Why Not? And actually, if he were to try, he will not be able to do so… Why? 🙂
Ok, let me start everything from the beginning.
How we found out that the Domain Controller is having AD Database Corruption?
From Directory Service Event Log, you will see the following events appearing constantly…
NTDS ISAM Event ID: 467 database corruption Error,
NTDS Replication Event ID: 1084 Replication Error
NTDS Replication Event ID: 2108 Replication Error
NTDS General Internal Event ID: 1173 Processing Warning
From Observation, user account deleted from other DC is not replicated to this particular DC.
If this is just a child domain controller, I could have slept well last night already~ What make it worse is that under my enterprise AD, the one having the issue is my DC holding my RID and PDC emulator roles~!! Which some people will know them as part of the Flexible Single Master Operations (FSMO) roles.
Quick recall of which are the FSMO roles:
Schema Master (Whole Forest exist 1 only)
Domain naming master (Whole Forest exist 1 only)
Infrastructure Master (Whole Domain exist 1 only)
Relative ID (RID) Master (Whole Domain exist 1 only)
PDC Emulator (Whole Domain exist 1 only)
How to resolve the issue? (preferred solution for me)

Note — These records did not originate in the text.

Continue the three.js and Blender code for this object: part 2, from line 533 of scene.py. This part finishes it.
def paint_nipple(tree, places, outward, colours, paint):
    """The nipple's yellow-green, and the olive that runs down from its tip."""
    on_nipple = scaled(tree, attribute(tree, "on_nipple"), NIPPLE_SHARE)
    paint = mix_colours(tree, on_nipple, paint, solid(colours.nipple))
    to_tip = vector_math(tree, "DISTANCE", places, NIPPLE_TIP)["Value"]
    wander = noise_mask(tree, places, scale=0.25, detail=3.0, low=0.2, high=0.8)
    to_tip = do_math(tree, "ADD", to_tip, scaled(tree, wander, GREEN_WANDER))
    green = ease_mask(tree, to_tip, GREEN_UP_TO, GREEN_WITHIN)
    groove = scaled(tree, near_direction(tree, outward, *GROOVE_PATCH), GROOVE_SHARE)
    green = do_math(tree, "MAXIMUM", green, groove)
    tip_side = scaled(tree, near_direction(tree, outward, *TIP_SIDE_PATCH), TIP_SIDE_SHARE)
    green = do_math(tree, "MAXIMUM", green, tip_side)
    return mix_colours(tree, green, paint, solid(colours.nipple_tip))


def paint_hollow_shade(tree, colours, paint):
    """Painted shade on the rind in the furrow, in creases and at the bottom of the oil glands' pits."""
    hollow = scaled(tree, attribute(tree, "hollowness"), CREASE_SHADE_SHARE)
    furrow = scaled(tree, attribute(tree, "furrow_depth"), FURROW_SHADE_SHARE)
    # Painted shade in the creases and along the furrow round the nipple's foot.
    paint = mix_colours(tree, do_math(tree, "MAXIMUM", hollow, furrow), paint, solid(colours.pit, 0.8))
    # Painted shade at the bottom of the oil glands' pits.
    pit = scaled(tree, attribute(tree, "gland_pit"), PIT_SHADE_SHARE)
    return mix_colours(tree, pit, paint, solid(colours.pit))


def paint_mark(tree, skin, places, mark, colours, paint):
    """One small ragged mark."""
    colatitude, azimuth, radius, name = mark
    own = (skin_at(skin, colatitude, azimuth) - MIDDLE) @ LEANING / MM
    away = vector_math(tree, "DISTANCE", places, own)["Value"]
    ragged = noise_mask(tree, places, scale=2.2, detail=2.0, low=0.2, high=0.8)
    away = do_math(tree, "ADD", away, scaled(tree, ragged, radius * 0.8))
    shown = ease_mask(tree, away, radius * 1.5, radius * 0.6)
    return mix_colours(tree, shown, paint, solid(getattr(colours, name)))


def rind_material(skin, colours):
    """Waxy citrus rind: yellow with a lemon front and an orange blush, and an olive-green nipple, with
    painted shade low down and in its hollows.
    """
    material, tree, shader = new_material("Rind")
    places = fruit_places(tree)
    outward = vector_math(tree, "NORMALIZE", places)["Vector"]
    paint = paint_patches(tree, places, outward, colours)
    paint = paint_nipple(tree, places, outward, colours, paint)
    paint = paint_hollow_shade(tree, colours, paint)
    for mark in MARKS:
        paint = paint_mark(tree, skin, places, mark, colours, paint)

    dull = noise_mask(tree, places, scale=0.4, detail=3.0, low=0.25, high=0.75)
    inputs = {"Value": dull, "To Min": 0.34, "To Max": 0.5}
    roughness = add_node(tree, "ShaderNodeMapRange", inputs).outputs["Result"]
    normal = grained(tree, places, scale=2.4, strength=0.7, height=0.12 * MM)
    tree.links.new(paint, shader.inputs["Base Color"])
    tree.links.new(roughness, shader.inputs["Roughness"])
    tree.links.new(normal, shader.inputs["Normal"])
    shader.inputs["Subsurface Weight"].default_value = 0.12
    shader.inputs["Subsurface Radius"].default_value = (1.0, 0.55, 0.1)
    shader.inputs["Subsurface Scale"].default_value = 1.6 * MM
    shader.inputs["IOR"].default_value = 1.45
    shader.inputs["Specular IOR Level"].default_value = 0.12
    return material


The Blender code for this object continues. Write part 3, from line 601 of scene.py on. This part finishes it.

Summary of my environment and situation:
- Single Forest with 2 Child Domains running on AD 2003
- One of the Domain Controller under one of my Child Domain is having AD Database Corruption
- The Domain Controller is holding on to RID and PDC emulator roles
- There are 3 other Domain Controller where one is holding on to the Infrastructure Master role and the other 2 are the bridgehead servers
For me, I will always play safe where I will not attempt to repair my AD database as this is one method that one should never try unless the DC is the only domain controller in the forest (no child domain) and you never backup your system state regularly!
For my situation, I will perform the following steps:
- Backup whatever data is on the DC that is having the issue
- Record down any special configuration such as DNS forwarding or even WINS
- Take the server offline (Boot to CD to begin your refresh of OS)
- From one of the bridghead server, Seize the RID master and PDC emulator master roles using ntdsutit.exe command. To do that, follow: Using Ntdsutil.exe to transfer or seize FSMO roles to a domain controller
- Why not the one with infrastructure Master? It is not preferred but if one has no choice, you can use it too. But remember to make it a GC first for the meanwhile.
- Why not transfer but seize? You can try but it should not work (For me, dun work). And think carefully, AD Database on that DC is already corrupted, you want to transfer the roles and DC-demote it? Better not, treat the server as if it is having OS Corruption instead. One should not risk the fact that the corrupted data will spread to other DC(s).
- Why not disable replication of the server and try to force dc-promote? For me, I have timeline to meet, since I will treat it as a case of OS corruption, I will not waste time to perform that. I will just take the DC offline.
You should also remove any DNS related entry to that DC.
So, for those who are still running AD on a single DC, time for you all to plan your Disaster Recovery!! As this can happen anytime!
Well, sure glad to be able to share this exercise with my new engineers and hope that they will learn from this! 🙂